Я хочу остановиться на «барышнях» Энгельгардт, как мы их звали, и особенно на Вере Энгельгардт и на милом Бобе Ерофееве.
Мой читатель не раз уже видел имя этих сестер среди моих впечатлений. Я хочу немного дольше поговорить о них.
Обе сестры кончили институт, если не ошибаюсь, Смольный. С начала войны они поступили в Кауфмановскую общину. Оба их брата в строю. Один в кирасирском полку, другой в Семеновском. Они из тех смоленских Энгельгардтов, которые гордятся своим предком, расстрелянным Наполеоном в Смоленске. Вся эта молодежь одним порывом полетела на фронт. Татьяна Э. попала в Сербию и перенесла трагедию сербской армии, оставлявшей свою родину по непроходимым албанским тропинкам. Вернувшись в Россию, она вновь немедленно явилась на фронт.
Революция, с ее бессмысленным преследованием Армии и офицерства, с ее «завоеваниями», покрывшими позором славное звание русского солдата и кровью и незаслуженными оскорблениями русского офицера, увлекла их на путь нового служения армии. Они с головой окунулись в Добровольческую Армию.

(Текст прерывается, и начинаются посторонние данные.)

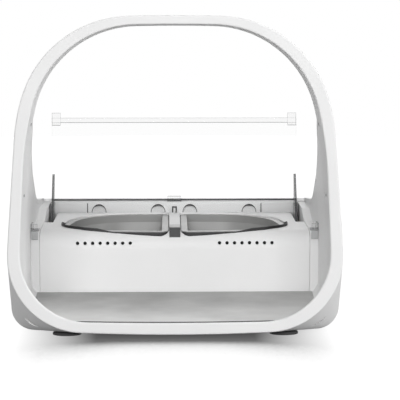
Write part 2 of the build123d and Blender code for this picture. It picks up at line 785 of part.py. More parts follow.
def make_weigh_plate():
    half = NOTCH_HALF - PANEL - 1
    sides = (at(TRAY_FRONT + PANEL + 1.5), at(slot_start() - PANEL - 1))
    return block((-half, half), sides, (PLATE_TOP - PANEL, PLATE_TOP - LEDGE_GAP / 3))


def bar_depth(station):
    return at(station - BAR_WIDE / 2), at(station + BAR_WIDE / 2)


def make_load_cells():
    """Two weighing bars with the two holes that make their middle flex."""
    cells = []
    for station in CELL_BARS:
        bar = block((-BAR_HALF, BAR_HALF), bar_depth(station), (BAR_LOW, BAR_LOW + BAR_TALL))
        for x in (-BAR_HOLE_X, BAR_HOLE_X):
            bar -= rod((x, at(station), BAR_LOW + BAR_TALL / 2), BAR_HOLE_R, 2 * BAR_WIDE, ALONG_Y)
        cells.append(bar)
    return Compound(cells)


def make_spacers():
    """The feet under one end of each bar, and the pads between its other end and the plate."""
    pads = []
    for station in CELL_BARS:
        depth = bar_depth(station)
        pads.append(block((-BAR_HALF, SPACER_LENGTH - BAR_HALF), depth, (WALL_FLOOR, BAR_LOW)))
        top = BAR_LOW + BAR_TALL
        pads.append(block((BAR_HALF - SPACER_LENGTH, BAR_HALF), depth, (top, top + SPACER_THICK)))
    return Compound(pads)


def make_bowl(side):
    """A half bowl: a flat rim, an upright upper wall and a closing lower wall."""
    shoulder = BOWL_RIM - BOWL_LIP
    foot = BOWL_RIM - BOWL_DEPTH
    lower = BOWL_FLANGE + BOWL_TAPER
    outer = plate(half_bowl(side, 0, 0), BOWL_RIM - BOWL_EDGE, BOWL_RIM)
    outer += plate(half_bowl(side, BOWL_FLANGE, 0), shoulder, BOWL_RIM)
    outer += span_solid(half_bowl(side, lower, foot), half_bowl(side, BOWL_FLANGE, shoulder))
    inside = plate(half_bowl(side, BOWL_FLANGE + BOWL_WALL, 0), shoulder, BOWL_RIM + 1)
    floor = half_bowl(side, lower + BOWL_WALL, foot + BOWL_WALL)
    inside += span_solid(floor, half_bowl(side, BOWL_FLANGE + BOWL_WALL, shoulder))
    return outer - inside


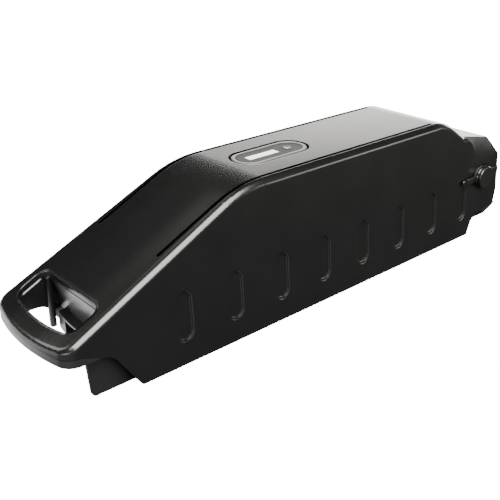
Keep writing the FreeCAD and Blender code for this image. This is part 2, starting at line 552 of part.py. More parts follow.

Один из братьев их с особой миссией был послан ген. Алексеевым к большевикам и одно время даже состоял при Тухачевском, тоже смолянине, офицере того же Семеновского полка. Этот Тухачевский – один из большевистских наполеонов – во что бы то ни стало гремел в Совдепии и его войска много позднее разбились об искусство ген. Вейгана, плоды победы которого не постеснялся приписать себе маршал с фонарного переулка Пилсудский.
За все время похода нельзя было не удивляться энергии, бодрости и силе духа этих барышень, с такой легкостью переносивших тяжести похода.
В нашей среде они были тем облагораживающим элементом, который не давал нам, в нашей ужасной жизни, забыться в ее повседневной дребедени и мерзости. С нами были «барышни», и один вид их, спокойных, выдержанных, никогда ни на что не жаловавшихся, успокаивал нас и не давал нам распускаться. Что сделали они для меня во время моей болезни, я уже писал. При всей их скромности в них было столько девичьего, русского, гордого достоинства, что они облагораживали все, к чему ни прикасались.
Вера Энгельгардт была моложе. Это была довольно крупная, сильная девушка, с чисто русским лицом, с прекрасными большими глазами, немного крупными чертами лица и удивительной нечастой, освещавшей все лице ее, улыбкой. Когда мы вернулись с похода, сестры недолго остались в бездействии и предложили свои услуги для трудного и опасного поручения в Совдепию, которое они прекрасно выполнили.